PW3 – Fatuma Kaingu Shungu,a resident of Bombolulu and a sister to the accused stated that on 3. 4.2015 she received a report from the accused that he has killed their uncle the deceased.

Following a tip off from the family, the accused was arrested on 20. 5.2015, at Lango Baya by PW4 – APC Dennis Mutunga.

PW5 – No. 219269 CPL Gabriel Kalama,testimony was to the effect that he accompanied PW4 on 20. 5.2015 to Malanga area to arrest the accused, as a suspect of murder.  It was his evidence that the suspect he arrested with assistance of PW4.

PW6 – No. 61451 Sgt Francis Rono,of Bamba Police Station testified that he did receive a report on the killing of the deceased from Sgt Mutuku of APC Vitengene AP Camp.  PW6 further told the court that a decision was made to visit the scene and collect the body of the deceased.  PW6 testified that at the scene he was able to draw a sketch plan besides carrying out a quick inquiry as to the cause of death of the deceased.  He also participated in identifying the body to the pathologist who authorized the post mortem report produced in evidence by Dr. Khadija Abdulnassir (PW7).

According to PW7, she was able to identify the signature of Dr. Badan Ahmed,currently on study leave in Egypt pursuing a Masters Degree.  It was the evidence of PW7 the multiple stab wounds were noted as having been inflicted on the various limbs of the deceased body.  She further pointed out Dr. Badan opined the cause of death as cardinal haemorhage consistent with penetrative stab wounds.

The post mortem was admitted as prosecution documentary evidence as exhibit 5.

PW8, No. 78304 PC. Stanley Maritimtestified as the investigating officer.  According to PW8 he went to the murder scene with other police officers amongst them PW6 – Sgt Francis Rono.  The other second assignment relied on by PW8 was the recording of relevant witness statements who alleged on how the deceased met his death.  PW8 further produced in court the shirt as exhibit and shoes as exhibit 2 stated to belong to the accused recovered and credible to the prosecution case. Unfortunately, the witness stated that the murder weapon was never recovered.

Obviously, having summarized the prosecution evidence, it is now my singular duty to analyze and evaluate the whole of it to establish whether a prima facie case has been made out against the accused person.

Analysis and resolution

The Law

The burden of proof expected of the prosecution is consistent with the express provisions of Section 107 (1) of the Evidence Act which provides that:

“Whoever desires any court to give Judgment as to any legal right or liability dependent on existence of facts which he asserts must prove those facts exist.  In the charge of murder contrary to Section 203 of the Penal Code.”

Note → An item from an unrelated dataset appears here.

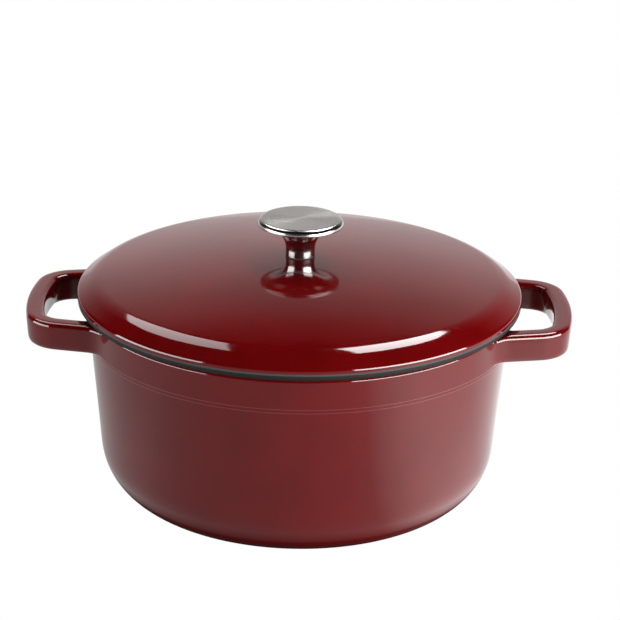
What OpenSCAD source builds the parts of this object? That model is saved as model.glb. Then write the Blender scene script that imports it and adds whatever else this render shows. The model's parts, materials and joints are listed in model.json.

The prosecution has the overall duty to prove its case against the accused person beyond reasonable doubt, in light of the settled principles in the case of Woolmington v DPP {1935} AC 462 and Miller v Minister of Pensions {1947} 2 ALL ER 372 – 373the primary mission for the prosecutor is to proof the following elements of murder:

(a).  That a death occurred involving a human being identified as Katana Karisa Kambi

(b). That his death was unlawful.

(c).  That in causing death the accused person had malice aforethought.

(d).  Lastly, the accused was positively recognized or identified as the principle offender of the murder.

Whether the accused person has a case to answer pursuant to Section 306 (2) of the Criminal Procedure Code or not as stipulated under Section 306 (1) of the code is a matter directly for this court to determine at what I call half time submissions of the trial.

The provisions under Section 306 (1) of the code postulates the means of regulating a motion of no case to answer by the defence or existence of a prima facie case by the prosecution.  The emphasis is on either party to elect to submit on the evidence at the conclusion of the prosecution case or joined together the case seized of the prosecution can proceed further to defence stage.

The issue to be determined is either the prosecution has discharged the burden of proof of a prima facie case for the accused to be called upon to answer or as provided by Section 306 (2) of the Criminal Procedure Code or  there is no evidence or reason to suspect the commission of murder discloses prima facie case to warrant any answer from the accused.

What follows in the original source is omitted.